Allenatori e società. Con Eusebio Di Francesco le cose partono male fin dal via. La proprietà dà l’input al tecnico: Pavoletti ha un ingaggio importante, meritato sul campo a suon di reti (di testa è tra i primi nei primi cinque campionati europei, e corrono anche big come Lewandoski e Benzema!). Meglio tenerlo fuori e indicargli la possibilità di essere ceduto. Pavo non molla. Un altro da tagliare è Pisacane. Ma nonostante, o proprio per quello, le interferenze societarie la squadra non decolla, Di Francesco verrà esonerato. Sarà Semplici a tenere a galla i rossoblù con una salvezza miracolosa. Poi, anche per lui ci sarà l’esonero e tutto il resto fino alla vergognosa retrocessione di Venezia. Il resto è storia recente. Con Pavoloso che mette becco, per fortuna, nei destini del club. Ma è meglio non scordare il doppio pesante infortunio e la tempra del gladiatore nel superarli. Il gol al Bari, sotto il diluvio, dopo un minuto dall’ingresso in campo nel recupero, e quelli di domenica al Frosinone, guarda caso allenato da Di Francesco, chiudono l’affresco.

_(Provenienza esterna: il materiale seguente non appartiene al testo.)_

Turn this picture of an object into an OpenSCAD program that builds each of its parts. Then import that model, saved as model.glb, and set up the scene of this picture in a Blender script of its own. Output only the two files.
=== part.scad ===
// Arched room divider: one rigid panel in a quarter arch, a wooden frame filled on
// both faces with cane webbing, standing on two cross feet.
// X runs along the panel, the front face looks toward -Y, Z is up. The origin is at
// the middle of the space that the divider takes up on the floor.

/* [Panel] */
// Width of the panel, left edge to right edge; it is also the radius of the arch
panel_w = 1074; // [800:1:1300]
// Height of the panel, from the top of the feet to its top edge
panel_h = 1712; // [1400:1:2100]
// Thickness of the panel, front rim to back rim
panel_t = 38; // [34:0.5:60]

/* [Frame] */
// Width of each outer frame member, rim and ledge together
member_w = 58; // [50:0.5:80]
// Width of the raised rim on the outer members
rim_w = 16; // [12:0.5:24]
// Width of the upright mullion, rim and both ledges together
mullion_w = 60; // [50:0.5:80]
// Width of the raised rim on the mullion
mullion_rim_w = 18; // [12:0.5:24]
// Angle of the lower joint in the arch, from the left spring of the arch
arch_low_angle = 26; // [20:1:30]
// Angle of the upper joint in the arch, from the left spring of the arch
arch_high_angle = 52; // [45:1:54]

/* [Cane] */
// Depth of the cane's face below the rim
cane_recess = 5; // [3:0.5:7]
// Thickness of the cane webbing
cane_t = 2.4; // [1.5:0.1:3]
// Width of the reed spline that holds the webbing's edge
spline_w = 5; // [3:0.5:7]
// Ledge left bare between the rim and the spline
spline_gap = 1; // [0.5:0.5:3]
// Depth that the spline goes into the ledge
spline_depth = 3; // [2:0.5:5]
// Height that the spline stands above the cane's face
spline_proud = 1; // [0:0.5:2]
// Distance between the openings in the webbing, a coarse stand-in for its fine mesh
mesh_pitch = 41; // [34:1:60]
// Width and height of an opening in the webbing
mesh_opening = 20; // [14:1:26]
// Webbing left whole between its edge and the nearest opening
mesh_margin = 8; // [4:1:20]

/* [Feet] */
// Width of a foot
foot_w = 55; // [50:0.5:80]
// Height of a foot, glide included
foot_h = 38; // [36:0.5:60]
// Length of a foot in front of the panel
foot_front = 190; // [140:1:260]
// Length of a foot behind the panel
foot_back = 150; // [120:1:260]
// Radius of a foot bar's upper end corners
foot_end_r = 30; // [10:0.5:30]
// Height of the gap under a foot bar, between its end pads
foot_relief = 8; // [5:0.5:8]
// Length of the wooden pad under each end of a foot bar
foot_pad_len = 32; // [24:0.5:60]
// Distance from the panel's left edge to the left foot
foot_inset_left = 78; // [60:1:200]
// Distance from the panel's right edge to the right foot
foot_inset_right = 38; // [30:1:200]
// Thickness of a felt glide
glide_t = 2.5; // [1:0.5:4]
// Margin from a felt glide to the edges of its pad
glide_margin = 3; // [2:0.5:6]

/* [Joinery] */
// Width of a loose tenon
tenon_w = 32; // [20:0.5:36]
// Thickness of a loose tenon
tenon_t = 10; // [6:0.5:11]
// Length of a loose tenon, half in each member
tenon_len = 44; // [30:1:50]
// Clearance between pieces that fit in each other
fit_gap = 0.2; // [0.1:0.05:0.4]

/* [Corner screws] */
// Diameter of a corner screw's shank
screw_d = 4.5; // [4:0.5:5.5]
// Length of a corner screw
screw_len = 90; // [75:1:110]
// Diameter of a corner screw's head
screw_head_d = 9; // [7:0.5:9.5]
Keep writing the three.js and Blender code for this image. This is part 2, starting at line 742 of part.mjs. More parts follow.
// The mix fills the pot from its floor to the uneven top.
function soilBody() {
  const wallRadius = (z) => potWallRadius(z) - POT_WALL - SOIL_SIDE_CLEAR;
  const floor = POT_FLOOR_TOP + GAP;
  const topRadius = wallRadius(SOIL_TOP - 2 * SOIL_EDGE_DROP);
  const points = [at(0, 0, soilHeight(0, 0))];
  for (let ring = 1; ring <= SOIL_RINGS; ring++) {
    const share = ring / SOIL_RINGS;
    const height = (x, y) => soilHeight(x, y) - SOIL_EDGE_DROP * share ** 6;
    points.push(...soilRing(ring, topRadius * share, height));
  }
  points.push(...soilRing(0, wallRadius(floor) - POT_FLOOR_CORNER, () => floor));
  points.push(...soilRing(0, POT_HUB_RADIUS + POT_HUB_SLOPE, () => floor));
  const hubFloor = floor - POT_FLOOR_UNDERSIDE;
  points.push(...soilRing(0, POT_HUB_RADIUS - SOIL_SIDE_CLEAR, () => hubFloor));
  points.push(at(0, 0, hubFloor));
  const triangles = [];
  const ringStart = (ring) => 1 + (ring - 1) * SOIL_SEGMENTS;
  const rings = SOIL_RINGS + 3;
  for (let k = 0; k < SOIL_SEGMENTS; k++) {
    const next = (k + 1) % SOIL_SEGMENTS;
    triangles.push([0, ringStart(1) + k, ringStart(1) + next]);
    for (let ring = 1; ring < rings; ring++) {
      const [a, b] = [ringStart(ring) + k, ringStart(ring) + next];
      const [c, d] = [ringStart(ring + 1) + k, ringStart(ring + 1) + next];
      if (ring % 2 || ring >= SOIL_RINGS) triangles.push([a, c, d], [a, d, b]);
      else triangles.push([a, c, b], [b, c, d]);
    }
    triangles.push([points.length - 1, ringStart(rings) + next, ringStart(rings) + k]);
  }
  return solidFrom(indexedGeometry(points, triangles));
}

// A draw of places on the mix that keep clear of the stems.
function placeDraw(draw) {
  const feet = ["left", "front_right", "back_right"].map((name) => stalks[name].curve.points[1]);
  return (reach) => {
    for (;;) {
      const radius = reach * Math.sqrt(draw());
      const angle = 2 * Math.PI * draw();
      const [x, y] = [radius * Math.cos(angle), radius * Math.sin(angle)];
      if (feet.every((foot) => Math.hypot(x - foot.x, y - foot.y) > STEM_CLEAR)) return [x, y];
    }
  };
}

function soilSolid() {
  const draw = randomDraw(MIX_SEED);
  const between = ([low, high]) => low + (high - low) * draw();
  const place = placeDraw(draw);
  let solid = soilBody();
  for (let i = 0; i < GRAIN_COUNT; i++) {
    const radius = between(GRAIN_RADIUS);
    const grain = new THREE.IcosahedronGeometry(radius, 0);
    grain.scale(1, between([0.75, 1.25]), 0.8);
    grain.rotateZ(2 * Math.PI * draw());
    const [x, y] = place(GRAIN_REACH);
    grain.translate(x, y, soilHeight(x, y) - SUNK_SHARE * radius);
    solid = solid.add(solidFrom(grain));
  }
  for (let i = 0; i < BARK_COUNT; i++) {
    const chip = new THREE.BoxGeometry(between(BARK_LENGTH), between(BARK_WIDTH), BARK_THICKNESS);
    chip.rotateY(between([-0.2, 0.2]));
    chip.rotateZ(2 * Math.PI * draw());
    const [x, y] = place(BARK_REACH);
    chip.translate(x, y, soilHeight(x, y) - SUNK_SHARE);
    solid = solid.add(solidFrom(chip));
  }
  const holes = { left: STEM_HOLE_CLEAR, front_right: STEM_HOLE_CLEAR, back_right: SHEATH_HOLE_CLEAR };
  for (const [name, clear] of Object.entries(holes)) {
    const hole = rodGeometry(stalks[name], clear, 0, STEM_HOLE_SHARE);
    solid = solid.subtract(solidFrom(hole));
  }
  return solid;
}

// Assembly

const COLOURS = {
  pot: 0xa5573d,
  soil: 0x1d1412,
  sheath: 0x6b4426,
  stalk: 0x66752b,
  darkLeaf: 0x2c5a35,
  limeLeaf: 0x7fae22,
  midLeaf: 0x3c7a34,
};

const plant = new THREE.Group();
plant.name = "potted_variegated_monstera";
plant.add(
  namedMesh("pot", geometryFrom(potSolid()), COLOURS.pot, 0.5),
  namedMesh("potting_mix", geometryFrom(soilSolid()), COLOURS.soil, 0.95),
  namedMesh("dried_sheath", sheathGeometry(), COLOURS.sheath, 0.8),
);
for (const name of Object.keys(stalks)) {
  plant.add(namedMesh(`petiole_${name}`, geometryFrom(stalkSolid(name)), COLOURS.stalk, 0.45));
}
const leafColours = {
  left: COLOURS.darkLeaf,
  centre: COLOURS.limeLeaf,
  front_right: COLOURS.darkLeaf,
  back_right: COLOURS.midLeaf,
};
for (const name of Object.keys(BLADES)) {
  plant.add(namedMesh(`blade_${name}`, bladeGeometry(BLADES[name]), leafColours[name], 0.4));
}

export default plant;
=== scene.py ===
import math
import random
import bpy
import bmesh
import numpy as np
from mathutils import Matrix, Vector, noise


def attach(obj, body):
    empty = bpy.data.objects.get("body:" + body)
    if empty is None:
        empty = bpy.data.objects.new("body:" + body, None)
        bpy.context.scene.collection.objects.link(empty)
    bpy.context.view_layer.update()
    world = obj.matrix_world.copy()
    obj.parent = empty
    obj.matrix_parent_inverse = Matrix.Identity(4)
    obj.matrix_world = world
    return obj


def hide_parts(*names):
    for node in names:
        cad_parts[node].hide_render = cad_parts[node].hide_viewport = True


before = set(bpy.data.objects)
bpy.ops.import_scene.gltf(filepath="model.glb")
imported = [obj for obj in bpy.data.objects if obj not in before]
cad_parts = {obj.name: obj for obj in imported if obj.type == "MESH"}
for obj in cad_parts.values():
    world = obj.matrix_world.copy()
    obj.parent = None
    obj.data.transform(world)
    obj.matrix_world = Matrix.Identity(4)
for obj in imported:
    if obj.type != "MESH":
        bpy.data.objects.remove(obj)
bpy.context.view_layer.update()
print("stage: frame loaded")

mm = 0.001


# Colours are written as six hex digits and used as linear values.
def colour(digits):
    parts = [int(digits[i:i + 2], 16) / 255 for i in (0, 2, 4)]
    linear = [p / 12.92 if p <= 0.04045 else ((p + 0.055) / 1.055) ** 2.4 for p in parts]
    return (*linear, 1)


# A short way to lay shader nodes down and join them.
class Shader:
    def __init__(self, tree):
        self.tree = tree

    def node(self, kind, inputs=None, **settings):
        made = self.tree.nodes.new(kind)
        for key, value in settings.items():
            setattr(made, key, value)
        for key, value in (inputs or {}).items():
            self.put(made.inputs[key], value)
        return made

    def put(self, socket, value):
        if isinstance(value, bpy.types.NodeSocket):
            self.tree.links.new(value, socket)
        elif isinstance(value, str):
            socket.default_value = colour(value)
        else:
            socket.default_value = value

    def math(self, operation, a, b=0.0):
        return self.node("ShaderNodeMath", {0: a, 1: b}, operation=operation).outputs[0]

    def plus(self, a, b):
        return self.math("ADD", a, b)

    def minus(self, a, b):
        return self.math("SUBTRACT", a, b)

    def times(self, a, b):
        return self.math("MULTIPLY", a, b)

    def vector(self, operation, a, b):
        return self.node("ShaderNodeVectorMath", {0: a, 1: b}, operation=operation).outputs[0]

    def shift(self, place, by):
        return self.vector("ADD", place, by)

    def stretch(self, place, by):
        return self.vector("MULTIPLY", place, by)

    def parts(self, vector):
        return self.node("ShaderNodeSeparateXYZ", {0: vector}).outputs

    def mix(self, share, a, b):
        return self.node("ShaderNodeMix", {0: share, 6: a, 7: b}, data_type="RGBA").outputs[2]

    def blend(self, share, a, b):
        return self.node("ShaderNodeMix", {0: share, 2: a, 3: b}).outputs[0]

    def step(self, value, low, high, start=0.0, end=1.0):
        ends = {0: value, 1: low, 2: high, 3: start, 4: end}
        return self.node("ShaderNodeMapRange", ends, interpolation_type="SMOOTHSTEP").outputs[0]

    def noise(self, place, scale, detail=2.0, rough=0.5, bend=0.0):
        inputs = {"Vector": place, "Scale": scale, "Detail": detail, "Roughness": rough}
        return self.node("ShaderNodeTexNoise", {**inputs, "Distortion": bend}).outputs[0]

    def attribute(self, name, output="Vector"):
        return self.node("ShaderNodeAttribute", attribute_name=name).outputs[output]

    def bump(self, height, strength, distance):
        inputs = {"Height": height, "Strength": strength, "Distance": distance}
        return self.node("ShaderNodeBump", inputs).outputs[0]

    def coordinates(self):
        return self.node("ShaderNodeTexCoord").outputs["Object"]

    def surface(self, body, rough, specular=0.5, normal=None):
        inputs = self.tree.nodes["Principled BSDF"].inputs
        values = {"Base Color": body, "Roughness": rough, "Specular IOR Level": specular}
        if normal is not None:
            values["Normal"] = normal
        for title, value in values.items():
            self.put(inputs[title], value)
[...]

Quanto al suo ruolo «io vorrei sempre giocare – ha precisato Pavoletti – dico la verità, ma come faccio a dire al mister cosa fare che le indovina tutte? Mi faccio degli esami di coscienza, ad inizio stagione non ero in formissima, di solito il mio vero campionato parte ad ottobre, quindi sono in linea. Non mi sento ancora finito, credo di poter dare ancora qualcosa. La specialità dei colpi di testa? E pensate che ora salto con un ginocchio in meno. Non è mai quanto salti in alto, ma è il tempo e il modo a fare la differenza. Forse gli anni di tennis mi hanno insegnato la scelta di tempo».
Sui compagni di reparto «Zito (Luvumbo) sono sicuro che può fare bene. So che è molto attaccato al Cagliari, il suo sogno sarebbe portare il Cagliari a diventare una big. Credo che abbia potenzialità importantissime, deve capire che è un gioco di squadra, a volte con dei dribbling di troppo si stanca e con un uno-due può trarne vantaggio. Come tutti i ragazzi vanno guidati a saper sfruttare bene le sue potenzialità, ha velocità, è cattivo, tira bene, ha visione di gioco, ha tutte le caratteristiche. Ci sono tanti ragazzi bravi, che stanno entrando in condizione, c’è competizione ma è sana. È un gruppo già dall’anno scorso fondato su sani principi. Ieri mi sono trovato abbracciato da Lapadula, Shomurodov, Petagna, come se avessero segnato loro. E quando condividi gli stessi principi nello spogliatoio è sempre più facile, spero che inizino presto a segnare anche loro. Tra poco ci darà una mano anche Gianluca (Lapadula) che l’anno scorso ci ha portato in Serie A».